Note that in higher organisms, the coding sequence will typically be fragmented into several exons separated by noncoding introns. These introns may be very long and frequently account for more of the overall length of the gene than the exons.
(b) CpG (or CG) islands are often found upstream of the transcribed regions in vertebrate DNA. These are GC-rich regions that are often methylated for regulatory purposes. They may be identified by the presence of multiple cut sites for restriction enzymes whose recognition sequences consist solely of C and G (e.g., HpaII cuts at C/CGG).
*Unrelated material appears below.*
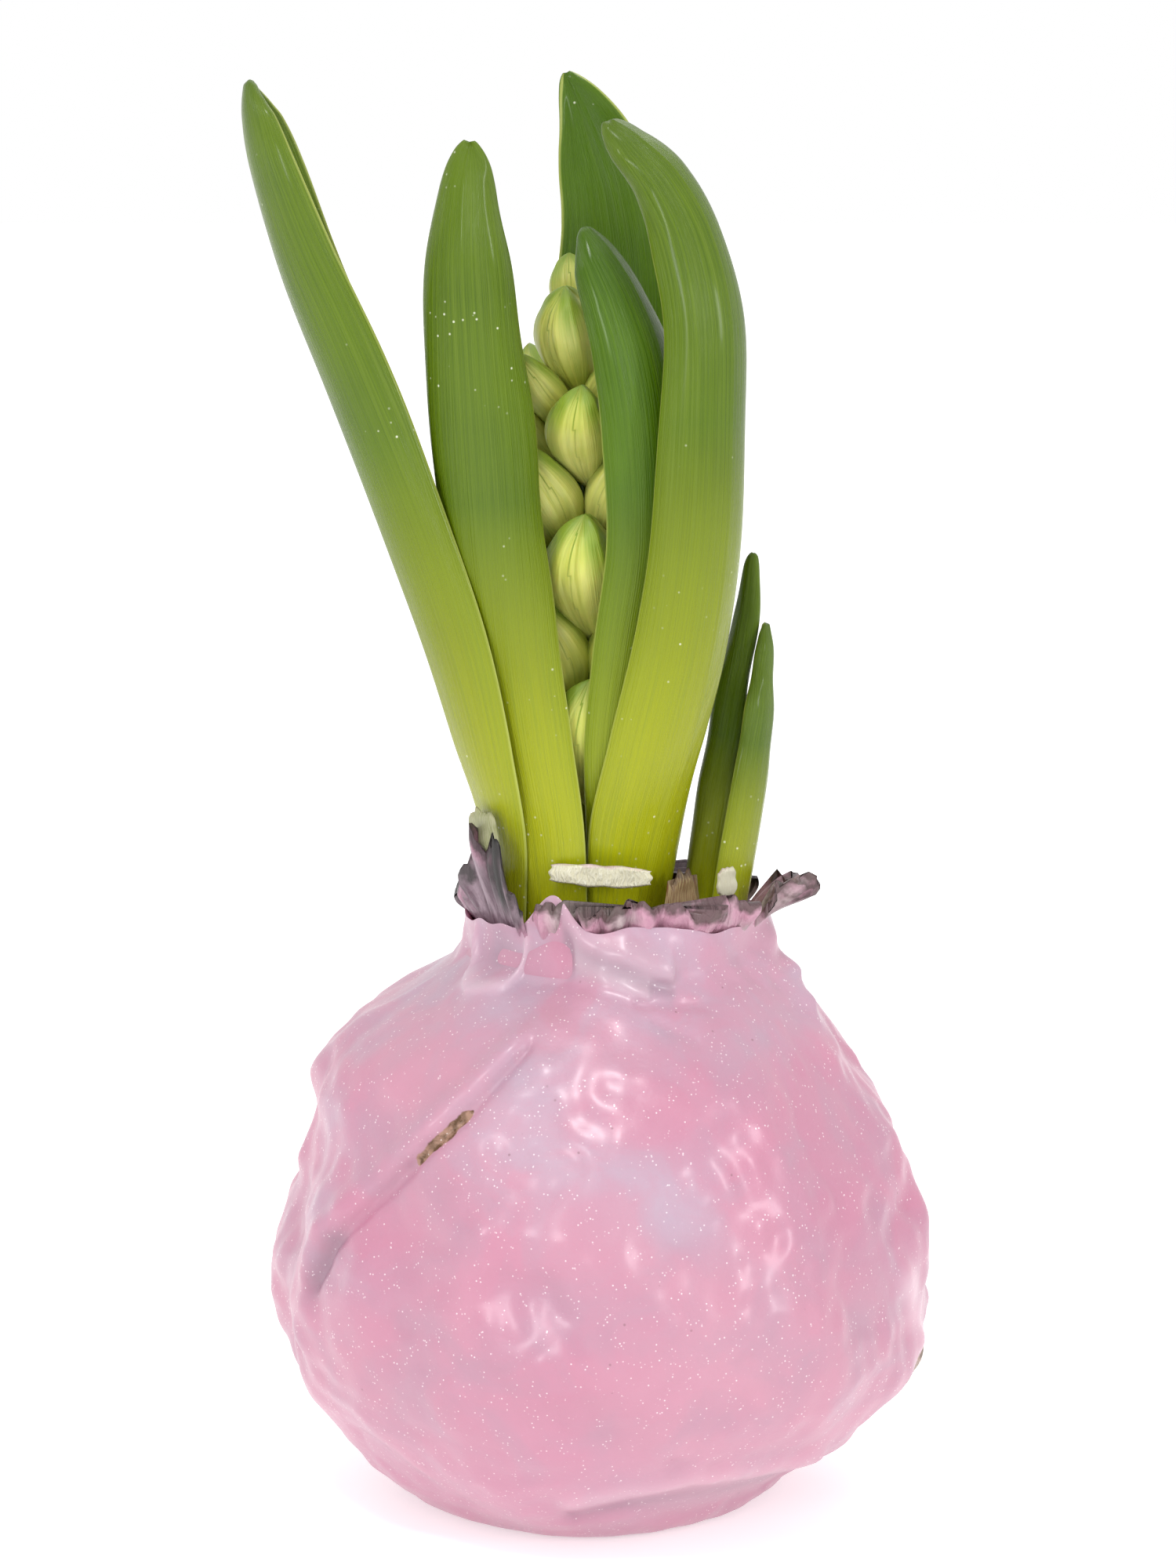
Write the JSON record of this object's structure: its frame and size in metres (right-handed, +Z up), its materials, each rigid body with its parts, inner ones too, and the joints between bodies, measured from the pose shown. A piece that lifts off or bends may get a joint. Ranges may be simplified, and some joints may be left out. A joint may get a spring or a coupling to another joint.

(c) Coding DNA tends to evolve more slowly than noncoding DNA. Consequently, coding DNA from one animal will often hybridize to DNA from a range of related organisms while noncoding DNA does not. Zoo blots are often used to identify coding DNA.
(d) Messenger RNA extracted from those tissues most severely affected by a genetic disease should contain significant levels of mRNA derived from the gene responsible for the defect. Hybridization can be used to see if candidate DNA sequences match those in the mRNA pool. (This assumes that the gene in question is expressed at a reasonably high level. This will usually be true for genes encoding structural proteins and enzymes but not for those encoding regulatory proteins. Note also that the mRNA should be isolated from a healthy person because the defective gene might not be transcribed in patients suffering from the defect.)
(e) Ultimately, sequencing of DNA from healthy and affected individuals should show a difference—if the suspected gene is truly responsible for the hereditary defect.